O evento se pautou na urgência de criar condições que favoreçam espaços seguros e sustentáveis para o cuidado, promovendo uma ética que vá além do discurso e se manifeste na prática. Foi pensado como um espaço de troca e fortalecimento, estruturado em rodas de conversa, em vez de um lugar de mera legitimação dos métodos e vocabulários da ciência hegemônica – uma ciência do Homem e do Capital. Ao propor o cuidado em coletividade, o evento em si já se configurava como uma prática de cuidado, porque visava acolher, escutar e agir. Mais do que um debate teórico, foi um espaço de articulação entre artistas, pesquisadoras e agentes interessadas no tema. Um espaço de construção e de resistência.
Ao longo desses dois dias, tivemos diversas falas e performances que trouxeram perspectivas múltiplas e complementares sobre o tema. Estes dois volumes que agora se apresentam nasceram dessa escuta. Eles não seguem um modelo fixo; ao contrário, assumem formas distintas, moldadas pela natureza dos próprios materiais que os compõem. Essa escolha editorial não é uma falha de unidade, mas uma aposta na diversidade como método. “Diversas, mas não dispersas”: foi assim que optamos por seguir.
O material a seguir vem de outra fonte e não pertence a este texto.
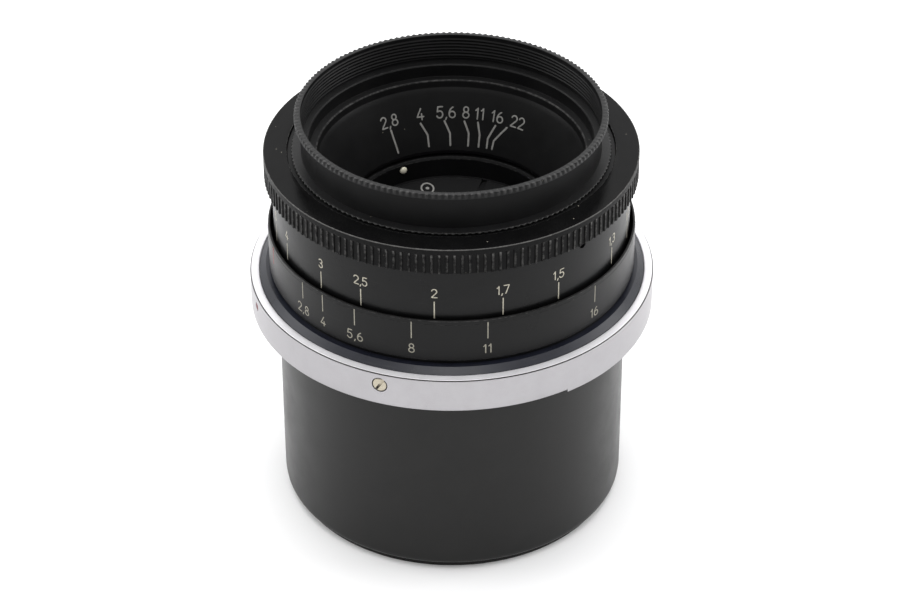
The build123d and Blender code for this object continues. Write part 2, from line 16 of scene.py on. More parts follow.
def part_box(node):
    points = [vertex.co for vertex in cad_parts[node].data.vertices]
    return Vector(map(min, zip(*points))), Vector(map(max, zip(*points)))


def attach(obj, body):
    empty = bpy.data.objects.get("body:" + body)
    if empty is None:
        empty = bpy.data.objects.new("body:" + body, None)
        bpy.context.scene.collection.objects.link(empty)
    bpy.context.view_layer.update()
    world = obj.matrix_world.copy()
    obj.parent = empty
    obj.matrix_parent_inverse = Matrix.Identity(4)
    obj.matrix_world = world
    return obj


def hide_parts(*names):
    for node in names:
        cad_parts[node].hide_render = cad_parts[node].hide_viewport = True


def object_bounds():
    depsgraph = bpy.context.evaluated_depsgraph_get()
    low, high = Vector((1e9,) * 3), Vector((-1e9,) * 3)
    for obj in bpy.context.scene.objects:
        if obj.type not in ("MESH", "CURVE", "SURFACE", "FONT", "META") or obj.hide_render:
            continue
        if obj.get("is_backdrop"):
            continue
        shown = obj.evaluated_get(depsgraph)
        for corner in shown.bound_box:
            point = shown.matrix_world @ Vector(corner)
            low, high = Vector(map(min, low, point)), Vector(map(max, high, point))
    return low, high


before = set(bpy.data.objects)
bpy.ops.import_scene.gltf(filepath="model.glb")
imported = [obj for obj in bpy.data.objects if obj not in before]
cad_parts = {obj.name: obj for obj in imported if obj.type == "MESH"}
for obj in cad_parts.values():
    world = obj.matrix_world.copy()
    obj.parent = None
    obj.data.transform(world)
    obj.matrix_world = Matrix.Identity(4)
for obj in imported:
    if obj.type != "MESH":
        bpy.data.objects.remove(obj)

START = [[float(x) for x in c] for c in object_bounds()]
MM = 0.001
random.seed(7)


# ---------------------------------------------------------------- places read from the frame
def reach(node, low=-1e9, high=1e9, pick=np.max):
    """Largest (or smallest) radius of a CAD node's vertices between two heights."""
    co = np.array([v.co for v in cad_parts[node].data.vertices]) * 1000
    radii = np.hypot(co[:, 0], co[:, 1])[(co[:, 2] > low) & (co[:, 2] < high)]
    return float(pick(radii))


def span(node):
    """Bottom and top height of a CAD node."""
    lo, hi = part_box(node)
    return lo.z * 1000, hi.z * 1000


def azimuth_height(node):
    """Azimuth and height of the middle of a CAD node's box."""
    lo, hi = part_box(node)
    mid = (lo + hi) / 2
    return math.degrees(math.atan2(mid[0], -mid[1])), mid.z * 1000


def at(azim, r, z):
    t = math.radians(azim)
    return r * math.sin(t), -r * math.cos(t), z


def thirds(azim):
    return [azim + 120 * k for k in range(3)]


# ---------------------------------------------------------------- mesh makers
FILLET = 0.05           # corner radius where a profile point gives none


def signed_area(points):
    """Twice the area inside a closed profile, signed by its sense."""
    r, z = np.array([q[:2] for q in points], float).T
    return float(np.sum(r * np.roll(z, -1) - np.roll(r, -1) * z))


def fillet(points, steps=4):
    """Round the corners of a closed profile of (r, z) or (r, z, radius) points.

    Returns (r, z, edge) with edge 1 on convex corners and -1 in concave ones.
    """
    area = signed_area(points)
    out = []
    for i, point in enumerate(points):
        corner = np.array(point[:2], float)
        radius = point[2] if len(point) > 2 else FILLET
        a = np.array(points[i - 1][:2], float) - corner
        b = np.array(points[(i + 1) % len(points)][:2], float) - corner
        len_a, len_b = np.linalg.norm(a), np.linalg.norm(b)
        if corner[0] < 1e-6 or radius <= 0 or len_a < 1e-6 or len_b < 1e-6:
            out.append((corner[0], corner[1], 0.0))
            continue
        a, b = a / len_a, b / len_b
        half = math.acos(max(-1.0, min(1.0, float(a @ b)))) / 2
        if half > math.radians(86):     # nearly straight
            out.append((corner[0], corner[1], 0.0))
            continue
        back = min(radius / math.tan(half), 0.46 * len_a, 0.46 * len_b)
        radius = back * math.tan(half)
        bisector = (a + b) / np.linalg.norm(a + b)
        centre = corner + bisector * radius / math.sin(half)
        first, last = corner + a * back - centre, corner + b * back - centre
        turn = math.pi - 2 * half
        count = max(2, int(math.ceil(turn / (math.pi / 2) * steps)))
        kind = 1.0 if (a[1] * b[0] - a[0] * b[1]) * area > 0 else -1.0
        for j in range(count + 1):
            w = j / count
            v = math.sin((1 - w) * turn) * first + math.sin(w * turn) * last
            v = v / math.sin(turn)
            out.append((centre[0] + v[0], centre[1] + v[1], kind if 0 < j < count else 0.0))
    return out


def to_object(name, verts, faces, edge=None):
    me = bpy.data.meshes.new(name)
    me.from_pydata([tuple(v) for v in verts], [], faces)
    if edge is not None:
        layer = me.attributes.new("edge", "FLOAT", "POINT")
        layer.data.foreach_set("value", np.asarray(edge, np.float32))
    me.validate()
    ob = bpy.data.objects.new(name, me)
    bpy.context.scene.collection.objects.link(ob)
    return ob


def smooth(ob, deg=32, weighted=True):
    me = ob.data
    me.polygons.foreach_set("use_smooth", [True] * len(me.polygons))
    me.set_sharp_from_angle(angle=math.radians(deg))
    me.update()
    if weighted:
        weight_normals(ob)
    return ob


def weight_normals(ob):
    ob.modifiers.new("wn", "WEIGHTED_NORMAL").keep_sharp = True


def tidy(ob):
    bm = bmesh.new()
    bm.from_mesh(ob.data)
    bmesh.ops.remove_doubles(bm, verts=bm.verts, dist=1e-8)
    bmesh.ops.recalc_face_normals(bm, faces=bm.faces)
    bm.to_mesh(ob.data)
    bm.free()
    return ob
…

O primeiro volume reúne minha fala de abertura e a conferência de Isabella Valle. Iniciei minha fala trazendo reflexões sobre minha trajetória profissional e sobre o significado daquele momento. Como nela já trago, em suas linhas e entrelinhas, uma escrita incorporada do tema em questão, achei importante compartilhá-la aqui — não apenas como registro, mas como uma forma de nos aproximar ainda mais do que foi esse evento. Este texto pode parecer um relato pessoal, mas não se enganem: nele se entrelaçam estruturas nocivas, situações de sobrecarga, exclusões, dificuldades de acesso – questões que são coletivas e estruturais, e não individuais.
A conferência de Isabella, A vivência do cuidado como método de despatriarcalização na criação de pensamentos, não apenas inaugurou o encontro, mas atravessou e reorganizou tudo que veio depois. Ao tematizar o cuidado como método, Isabella não apenas denuncia estruturas patriarcais que nos exaurem, mas propõe alternativas: despatriarcalizar como verbo em movimento, gesto cotidiano e horizonte ético. Seu texto é denso, ritmado, comprometido — ele mesmo uma prática de cuidado. No momento em que terminou sua fala, um silêncio cheio de camadas tomou o espaço. Silêncio como pensamento. Silêncio como deslocamento. Silêncio como transformação.
O segundo volume reúne as vozes de Danielle Fernandes, Letícia Maia, Nara Rosetto e Helena Maria Cosi. Em registros distintos — ensaio, relato, evocação poética e reflexão crítica — essas mulheres partilham suas práticas e investigações, bordando juntas uma constelação de perspectivas feministas sobre o cuidado como gesto criador. Os textos falam de corpo, docilidade, território, educação, toque, tradição e subversão. São escritos que performam o que propõem: práticas de atenção, escuta, experimentação, presença.
A forma da publicação — dois cadernos justapostos, que se encontram — espelha também o que aconteceu ali: múltiplas entradas e saídas, vozes diferentes que constroem juntas. Cada texto tem sua densidade própria, mas entre eles há uma costura, um pacto silencioso. Estes volumes não buscam representar o todo, mas dar visibilidade a partes potentes. São fragmentos que se oferecem como sementes, como registros, como continuidade. Importa também dizer que algumas das mulheres que participaram do encontro — com falas, ações, presenças marcantes — não conseguiram transformar seus gestos em texto a tempo desta publicação. Esta publicação também as escuta. Carrega seus nomes, suas contribuições, seus ecos: Karina Ramos, Renata Gaspar e Coletivo Afreketê.
Esta não é uma ausência, mas uma presença diferente: parte do tempo que o cuidado exige, das condições desiguais em que criamos, vivemos e trabalhamos. Que esta publicação seja também uma forma de continuidade para as suas vozes e presenças.
Cuidar, escrever, partilhar: tudo isso leva tempo. Tempo de escuta, tempo de elaboração, tempo de pausa. Estes cadernos respeitam esse tempo — e nele se inscrevem. Que possam circular como convites para outras rodas, outros encontros, outras formas de pesquisa e de convivência. Que sigamos, juntas, semeando feminismos e cuidados.
Marina Gallo
Junho 2025—
A série ‘Desajustados, Coleção de Textos Falados’, que o i2ADS edições publica, por iniciativa do IDENTIDADES_coletivo de ação/investigação, assumida numa forma informal e selvagem, apenas pretende espalhar na forma escrita alguma das oralidades oferecidas em eventos diversos que a FBAUP e o movimento intercultural IDENTIDADES acolheu e que assim sobrevivem ao esquecimento. Outros números surgirão.